ALLE RADICI DELLA
DIVINA COMMEDIA

Se si escludono quelle bibliche ed evangeliche, una delle principali fonti che, dal punto di vista letterario, va considerata anche come un precedente poetico della Divina commedia, è da rintracciare nel Libro delle tre scritture, nato dalla cultura e dalla fantasia del milanese Bonvesin de la Riva (1240-1315) e composto da cinquecentonovantasei stanze per duemilatrecentottantaquattro versi.

Come spiega l’autore esplicitamente, già a pochi versi dall’inizio del poema, il riferimento simbolico ai colori e la loro dimensione applicata alla grafia sono altrettante metafore della condizione del credente che, nella vita ultraterrena, potrebbe incappare nella punizione divina (scrittura “negra”) per via della sua malevola condotta peccaminosa, oppure ambire al premio vero e proprio e ottenerlo (scrittura “aurea”).

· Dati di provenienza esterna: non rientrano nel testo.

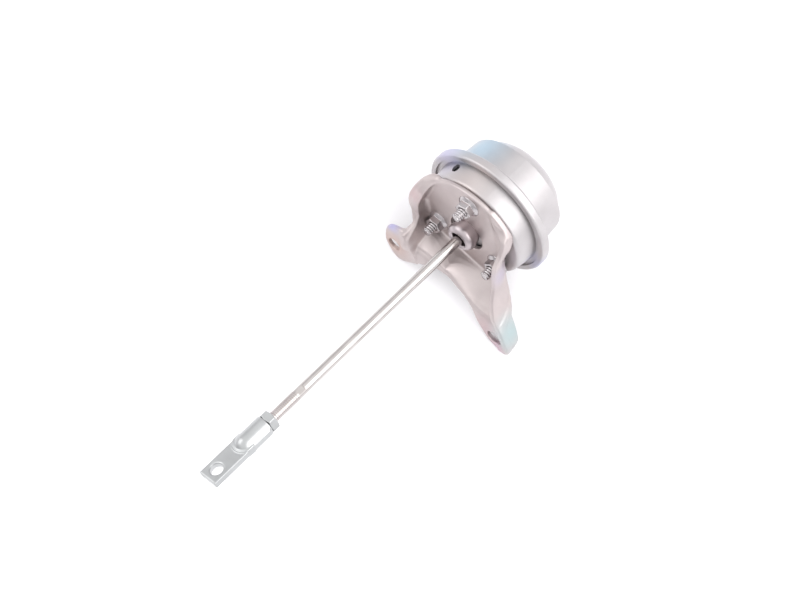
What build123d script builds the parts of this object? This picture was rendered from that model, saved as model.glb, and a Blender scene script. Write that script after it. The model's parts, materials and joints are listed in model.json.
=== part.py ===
from build123d import *
import os
from math import asin, atan2, cos, degrees, hypot, radians, sin

# Diaphragm actuator that opens a turbocharger's wastegate: a pressed canister with a spring and a rubber
# diaphragm inside, a bracket, and a long rod with an adjustable rod end.  Millimetres, +Z up.
#
# The unit stands as it lies on a bench, on the canister's rim and the two ears of its bracket, so the
# floor is Z = 0 and the rod rises away from the canister towards -Y.  "Along" always means the distance
# forward along the rod's axis from the canister's flange.  "Right" is +X and "up" is square to the rod.

# Canister
rim_radius = 35.0
rim_rear = 3.6                  # how far the rolled rim reaches behind the flange
cup_sheet = 1.2
front_cup_base_radius = 29.75
front_cup_face_radius = 28.1
front_face = 10.9
rear_cup_radius = 27.3
rear_shoulder = 20.5
rear_end = 29.0
vent_radius = 2.1
vent_along = 3.6
vent_angle = 137.5              # degrees from right, seen from the rod end

crimp_front = 1.15
crimp_lip_radius = 32.0
crimp_inner_radius = 33.7
seam_gap = 0.05
cup_corner = 2.2
rim_corner = 1.1
dome_radius = 25.2
dome_middle = (-26.2, 20.5)     # along the rod, and out from its axis
dome_top_radius = 13.0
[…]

Con la scrittura “rossa”, invece, Bonvesin descrive la Passione di Cristo («passion divina») che, tuttavia, di fatto, è origine della redenzione e, dunque, del Giudizio di Dio. Possiamo, infatti, leggere: «In questo nostro libro da tre guis è scrigiura: / La prima sì è negra e è de grand pagura / La segonda è rossa la terza è bella e pura, / Pur lavoradha a oro ke dis de grand dolzura».

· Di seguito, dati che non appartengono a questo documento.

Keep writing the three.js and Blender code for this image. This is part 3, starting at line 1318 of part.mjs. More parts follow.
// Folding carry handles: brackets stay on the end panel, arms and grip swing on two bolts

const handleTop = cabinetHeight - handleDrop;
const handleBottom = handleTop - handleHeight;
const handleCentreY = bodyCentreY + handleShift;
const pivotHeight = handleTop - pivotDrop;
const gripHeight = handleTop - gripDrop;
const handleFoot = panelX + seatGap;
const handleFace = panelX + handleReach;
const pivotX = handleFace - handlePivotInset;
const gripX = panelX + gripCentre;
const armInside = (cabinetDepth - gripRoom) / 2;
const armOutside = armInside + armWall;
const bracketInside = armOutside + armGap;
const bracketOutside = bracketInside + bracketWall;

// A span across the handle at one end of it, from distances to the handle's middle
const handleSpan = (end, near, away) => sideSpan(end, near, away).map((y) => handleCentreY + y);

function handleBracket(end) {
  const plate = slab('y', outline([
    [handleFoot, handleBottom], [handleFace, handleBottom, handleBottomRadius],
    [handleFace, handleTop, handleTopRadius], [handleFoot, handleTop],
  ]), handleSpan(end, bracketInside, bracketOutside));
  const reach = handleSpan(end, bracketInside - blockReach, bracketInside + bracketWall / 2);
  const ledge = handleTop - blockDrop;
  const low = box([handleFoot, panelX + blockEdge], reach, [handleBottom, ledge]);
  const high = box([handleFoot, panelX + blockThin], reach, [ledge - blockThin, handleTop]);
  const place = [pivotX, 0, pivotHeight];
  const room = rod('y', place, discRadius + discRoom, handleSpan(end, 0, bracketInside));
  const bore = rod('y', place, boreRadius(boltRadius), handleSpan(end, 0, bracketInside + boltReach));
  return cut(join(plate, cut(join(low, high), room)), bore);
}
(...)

Contemporaneo di Dante, entrato nell’ordine religioso degli umiliati, Bonvesin de la Riva visse a Milano, dove divenne celebre come filantropo e finanziatore di ospedali cittadini. Si dedicò alla letteratura tanto in latino (sua è la prima vera “guida” della città, il De magnalibus urbis Mediolani) quanto in volgare, quando l’idioma padano sarebbe potuto assurgere a modello per la nuova lingua italiana. Il Libro delle tre scritture appartiene a quel genere di testi, allora piuttosto diffusi, delle “visioni”, cioè delle rappresentazioni dell’aldilà, che annoverano precedenti arabi e mediolatini. Lo stile di Bonvesin è icastico, pungente e considera l’uomo un essere immondo che «anche se bello di fuori, di dentro è pien di sozzure: fora per la bella boca se fa scharcalij e spuda per lo naso e per le oregie e per li ogi pur brutura ». Egli ha dentro di sé la tabe del peccato, come dimostra il fatto che per quanto belli, preziosi e prelibati siano i cibi che mangia, una volta «entrati nello stomaco», sono destinati a «diventar marciume». Infatti, brighe e travagli angustiano l’uomo durante tutta la vita, finché «la morte lo agguanta»(7). Questa concezione dell’uomo misero, vessato dal suo stesso corpo, è la medesima che emerge da cicli pittorici come, per esempio, quello dedicato alla Danza della morte di Clusone (Bergamo) che, sebbene più tardo in quanto dipinto da Giacomo Borlone de Buschis fra il 1484 e il 1485, recupera le tradizioni popolari precedenti; ma anche quelle letterarie come il Trionfo della morte di Petrarca e quelle blasonate e allora celebri della pittura di Buffalmacco nel Camposanto di Pisa. È qui che l’incontro dei tre vivi coi tre morti interpreta al meglio lo spirito del poema di Bonvesin, con l’impietosa descrizione visiva del processo di decomposizione del cadavere. Pure l’affresco pisano è successivo al testo poetico milanese, ma è noto come il tema iconografico sia precedente a entrambi come dimostra l’affresco, databile intorno al 1260, della cattedrale abruzzese di Santa Maria Assunta ad Atri (Teramo).